As of March 31, Tesco was still owed approximately $370,000. Tesco issued a second conditional lien waiver and release dated May 11 whereby it agreed to release its mechanics’ lien rights for services rendered through March 31 upon payment from Monterey of $370,000 (which sum Tesco was paid). When the contract was completed, Tesco was still owed $194,762, the amount of Stratton’s bounced check, and Stratton filed for Chapter 11 bankruptcy protection. Tesco sought to recover from Monterey the approximately $194,000 it undisputedly provided in goods and services after March 31 which Monterey refused to pay.

The trial court found that the March 15 lien release waived Tesco’s lien rights only up to the amount of the $50,000 actually paid to Tesco and not as to the rest of the money owed for materials supplied and services performed through January 31. The Court of Appeal reversed, concluding that Tesco, by executing the conditional lien release, waived its lien rights for services rendered and materials provided up to the date provided – even if those services and materials were not compensated. However, such waiver was limited to those express lien rights and, by executing the release, Tesco did not foreclose its ability to exercise lien rights on sums that became due after the release date.

Lis Pendens

Castro v. Superior Court (California Savings)
116 Cal. App. 4th 1010 (2d Dist. Mar. 11, 2004)

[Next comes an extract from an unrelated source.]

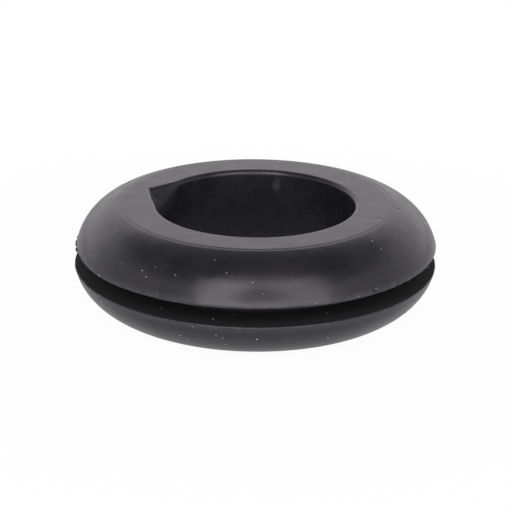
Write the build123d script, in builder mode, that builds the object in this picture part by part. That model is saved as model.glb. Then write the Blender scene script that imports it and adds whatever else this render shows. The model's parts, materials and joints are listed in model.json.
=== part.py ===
"""Open rubber grommet for a round panel hole, moulded in one piece.

Two equal round-shouldered flanges stand either side of a groove.  The panel's
edge sits in the groove, its hole round the neck, and a cable runs through the
bore.  The axis is Z and the origin is on it, in the middle of the groove, so
the panel's middle plane is z = 0.  Lengths are in millimetres.
"""

import os
from math import cos, radians, sin

from build123d import *

# Driving dimensions
outer_diameter = 32.0  # over the flanges, to the corners of their lips at the groove
panel_hole_diameter = 25.0  # the neck, at the bottom of the groove
bore_diameter = 17.5  # the cable hole
panel_thickness = 1.6  # width of the groove
flange_thickness = 3.7  # from a groove wall to the flat end face
shoulder_width = 4.0  # radial run from the flat end face to the lip

# The shoulder is part of an ellipse.  It leaves the lip leaning a little inwards
# and stops a little short of level, which leaves a faint crease round the flat
# end face.  Both are the ellipse's own angles, from its widest point up.
lip_angle = 12.0
crease_angle = 79.5

# Edge roundings
bore_edge_radius = 0.4
lip_edge_radius = 0.1
groove_root_radius = 0.25

# Worked out from them
outer_radius = outer_diameter / 2
neck_radius = panel_hole_diameter / 2
bore_radius = bore_diameter / 2
groove_half_width = panel_thickness / 2
half_height = groove_half_width + flange_thickness
end_face_radius = outer_radius - shoulder_width
shoulder_ellipse_across = shoulder_width / (
    cos(radians(lip_angle)) - cos(radians(crease_angle))
)
shoulder_ellipse_up = flange_thickness / (
    sin(radians(crease_angle)) - sin(radians(lip_angle))
)
shoulder_ellipse_centre = (
    outer_radius - shoulder_ellipse_across * cos(radians(lip_angle)),
    groove_half_width - shoulder_ellipse_up * sin(radians(lip_angle)),
)

with BuildPart() as grommet:
    with BuildSketch(Plane.XZ) as section:
        # Upper half: out along the middle of the neck to the bore, up the bore,
        # out along the end face, down the shoulder and back in along the groove
        with BuildLine():
            Polyline(
                (neck_radius, 0),
                (bore_radius, 0),
                (bore_radius, half_height),
                (end_face_radius, half_height),
            )
            EllipticalCenterArc(
                shoulder_ellipse_centre,
                shoulder_ellipse_across,
                shoulder_ellipse_up,
                start_angle=lip_angle,
                arc_size=crease_angle - lip_angle,
            )
            Polyline(
                (outer_radius, groove_half_width),
                (neck_radius, groove_half_width),
                (neck_radius, 0),
            )
        make_face()
        mirror(about=Plane.XZ)

        # Each edge is picked again after the last rounding has changed the outline
        fillet(section.vertices().group_by(Axis.X)[0], bore_edge_radius)
        fillet(section.vertices().group_by(Axis.X)[-1], lip_edge_radius)
        groove_roots = section.vertices().filter_by_position(
            Axis.X, neck_radius, neck_radius
        )
        fillet(groove_roots, groove_root_radius)
    revolve(axis=Axis.Z)

grommet.part.label = "grommet"

os.makedirs("parts", exist_ok=True)
export_step(grommet.part, "parts/grommet.step")
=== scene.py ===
"""Looks of the open rubber grommet: its moulded surface, the dust on it, and a plain studio."""

import json
import math

import bpy
from mathutils import Matrix, Vector


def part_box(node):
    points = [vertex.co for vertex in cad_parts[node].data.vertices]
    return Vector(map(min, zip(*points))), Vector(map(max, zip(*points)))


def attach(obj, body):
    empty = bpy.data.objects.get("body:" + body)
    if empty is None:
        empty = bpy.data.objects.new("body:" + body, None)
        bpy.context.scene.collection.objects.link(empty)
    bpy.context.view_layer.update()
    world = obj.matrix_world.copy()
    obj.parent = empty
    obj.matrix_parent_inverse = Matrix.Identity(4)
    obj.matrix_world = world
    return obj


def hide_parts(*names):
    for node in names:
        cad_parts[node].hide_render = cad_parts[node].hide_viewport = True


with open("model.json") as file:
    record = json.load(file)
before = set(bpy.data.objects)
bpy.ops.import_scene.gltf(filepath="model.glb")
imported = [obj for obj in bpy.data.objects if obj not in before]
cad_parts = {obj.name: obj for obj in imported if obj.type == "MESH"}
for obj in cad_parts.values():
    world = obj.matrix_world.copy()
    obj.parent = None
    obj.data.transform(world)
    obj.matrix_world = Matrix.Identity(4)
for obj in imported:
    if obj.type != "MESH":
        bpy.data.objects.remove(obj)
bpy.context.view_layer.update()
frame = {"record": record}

MM = 0.001

# Sizes that the frame holds
mounts = {mount["name"]: mount for mount in frame["record"]["mounts"]}
high_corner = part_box("grommet")[1]
OUTER_RADIUS = high_corner.x
HALF_HEIGHT = high_corner.z
BORE_RADIUS = mounts["cable_bore"]["dims"]["r_mm"] * MM
NECK_RADIUS = mounts["panel_groove"]["dims"]["r_mm"] * MM
GROOVE_HALF_WIDTH = mounts["panel_groove"]["dims"]["length_mm"] / 2 * MM

# Sizes of the mould's own outline. The shoulder is part of an ellipse, from lip to crease.
SHOULDER_WIDTH = 4.0 * MM
LIP_ANGLE = math.radians(12)
CREASE_ANGLE = math.radians(79.5)
BORE_EDGE_RADIUS = 0.4 * MM
LIP_EDGE_RADIUS = 0.1 * MM
GROOVE_ROOT_RADIUS = 0.25 * MM
WITNESS_WIDTH = 0.26 * MM  # shallow line left where the mould's end insert meets its cavity
WITNESS_DEPTH = 0.05 * MM

STEPS_ROUND = 440  # keeps the grommet to 176,000 triangles

# The torn nick in the upper bore edge. Azimuths and spreads are in degrees, from +X towards +Y.
# Its front side was torn clean and is steep, and its back side is a scoop. The larger a side's
# bend, the closer its edge keeps to the bore; the larger its slope, the later it falls away.
NICK_AZIMUTH = 160
NICK_REACH = 1.42 * MM  # from the bore's wall out to the corner
NICK_DEPTH = 1.1 * MM
NICK_TAIL = 4 * NICK_DEPTH  # the bore's wall is drawn down over this height
NICK_FRONT_SPREAD = 30
NICK_FRONT_BEND = 1.5
NICK_FRONT_SLOPE = 0.8
NICK_FRONT_RISE = 0.4  # share of the front's spread in which it gets its full depth
NICK_BACK_SPREAD = 26
NICK_BACK_BEND = 2.0
NICK_BACK_SLOPE = 1.4

# The upper flange leans in a little on one side, where it was pressed in storage
LEAN_AZIMUTH = 186
LEAN_SPREAD = 42
LEAN_DEPTH = 0.2 * MM

# Small pits and dents, as (azimuth, radius, height, reach, depth). The first is the deepest.
PITS = [
    (-51.2, 15.88 * MM, 1.25 * MM, 0.30 * MM, 0.30 * MM),
    (-56.5, 15.45 * MM, 2.2 * MM, 0.22 * MM, 0.05 * MM),
    (-42.0, 15.92 * MM, 1.0 * MM, 0.24 * MM, 0.10 * MM),
    (-38.5, 15.96 * MM, 0.9 * MM, 0.20 * MM, 0.08 * MM),
    (-118.0, 15.72 * MM, 1.6 * MM, 0.22 * MM, 0.05 * MM),
    (118.0, 15.60 * MM, 1.9 * MM, 0.24 * MM, 0.10 * MM),
    (41.0, 15.80 * MM, -1.4 * MM, 0.24 * MM, 0.10 * MM),
    (-5.8, 12.5 * MM, 4.4 * MM, 0.34 * MM, 0.05 * MM),
    (-21.4, 11.4 * MM, 4.5 * MM, 0.30 * MM, 0.04 * MM),
]


# ---------------------------------------------------------------- helpers


def to_linear(hex_colour):
    """sRGB hex, such as "#2b2b2d", as linear RGBA."""
    channels = [int(hex_colour[i : i + 2], 16) / 255 for i in (1, 3, 5)]
    linear = [c / 12.92 if c <= 0.04045 else ((c + 0.055) / 1.055) ** 2.4 for c in channels]
    return (*linear, 1.0)


def add_node(tree, kind, settings=None, **inputs):
    """Adds a node. settings are its properties; inputs are values, or the sockets to link from.
    An input is named in words joined by _, or by its number after a leading _."""
    node = tree.nodes.new(kind)
    for name, value in (settings or {}).items():
        setattr(node, name, value)
    for name, value in inputs.items():
        socket = node.inputs[int(name[1:]) if name[0] == "_" else name.replace("_", " ")]
        if isinstance(value, bpy.types.NodeSocket):
            tree.links.new(value, socket)
        else:
            socket.default_value = value
    return node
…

Two parties disputed ownership of a $1 million residence. Defendants held record title and claimed the property was a gift while plaintiffs argued that it was a business investment between the parties. Plaintiffs filed an action to restore title and recorded a lis pendens. Defendants brought a motion to expunge the lis pendens; however plaintiffs withdrew the lis pendens before a ruling on the motion.

Under Code of Civil Procedure section 405.38, a prevailing party on a motion to expunge a lis pendens is entitled to attorneys’ fees. The trial court denied defendants’ request for attorneys’ fees because the court found that a party is not liable for statutory attorneys’ fees where it withdraws a lis pendens prior to a court order expunging the lis pendens. Defendants petitioned for a writ of mandate.

The Court of Appeal held that “when a lis pendens is withdrawn while a motion to expunge is pending, the moving party is not automatically entitled to attorney fees, nor automatically denied attorney fees, under section 405.38.” The Court found that the trial court incorrectly applied an “inflexible rule” and that a “practical approach,” which requires an analysis of “the extent to which each party has realized its litigation objectives,” should be applied in this context.

Using the practical approach to determine which is the prevailing party, a court must consider whether the moving party would have prevailed on the motion. Notwithstanding this holding, the Court of Appeal dismissed defendants’ petition as moot because the parties had settled and dismissed the action with prejudice.

Mix v. Superior Court (Bheniwal)
124 Cal. App. 4th 987 (4th Dist. Dec. 7, 2004)

In 1992 the Legislature toughened the standard by which to judge a motion to expunge a notice of lis pendens when the trial court has already substantively rejected the recording party’s claim. The post-1992 standard provides that, where the claimant loses at trial, the lis pendens must be expunged unless the trial court is willing to find it is probable that its own decision will be reversed on appeal. Here, trial court’s denial of owner’s motion to expunge a lis pendens was reversible error where trial court improperly applied weaker pre-1992 standard which merely required claimant to show that it had a “substantial issue on appeal.”